Las ganas de dar lo mejor en escena no encontrarán curso fácil. Duendes de diverso signo se cruzan en la noche profunda de Montevideo. El director del Festival de Jazz, Philippe Pinet, un hombre cultivado y atento que fue tenista de alta competición, viene a saludar al camerino, antes de la actuación, sin que lo desabrido de la taquilla parezca haberle desanimado en exceso. 

De manera algo imprudente por mi parte, nos embarcamos en un intercambio de pareceres acerca del devenir de la sociedad uruguaya, que resulta especialmente interesante tras el paso de Mujica por la presidencia del país. Pinet, sin embargo, almacena una larga lista de motivos para reprobar la gestión de un equipo de gobierno compuesto –según dice– por ex-tupamaros, si bien admite que los emotivos discursos de Mujica han puesto a Uruguay en primer plano de la actualidad internacional. Suena el tercer aviso para que dé comienzo el espectáculo. Me encamino hacia el escenario con la conciencia de no haber calentado la voz en el sentido correcto.

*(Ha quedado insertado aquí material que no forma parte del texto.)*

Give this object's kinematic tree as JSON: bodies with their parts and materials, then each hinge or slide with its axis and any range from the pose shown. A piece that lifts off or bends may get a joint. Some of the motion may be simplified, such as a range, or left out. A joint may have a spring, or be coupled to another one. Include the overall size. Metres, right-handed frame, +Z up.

Acabado el concierto, salgo de nuevo a contemplar los asientos rojos y el oropel del teatro vacío. Los técnicos deambulan recogiendo cables, mas bien cabizbajos. Por decir algo, les pregunto: "¿Cómo fue el partido? En el hotel escuché un gol uruguayo...". "Perdimos tres a uno...", responde el más joven de ellos con amarga desgana, mientras pasa de largo sin dignarse en mirarme.

Tres semanas después, justo al final de la gira, un encuentro azaroso, a modo de poético efecto circular, viene a completar mis impresiones de Montevideo: en la terminal de llegadas madrileña, me aborda una pareja compuesta por murciano y uruguaya. Él comenta efusivo: "¡Qué casualidad! Estuvimos en el Teatro Solís, ¡fue un gran concierto!". Ella asiente sonriendo suavemente, rezagada y discreta.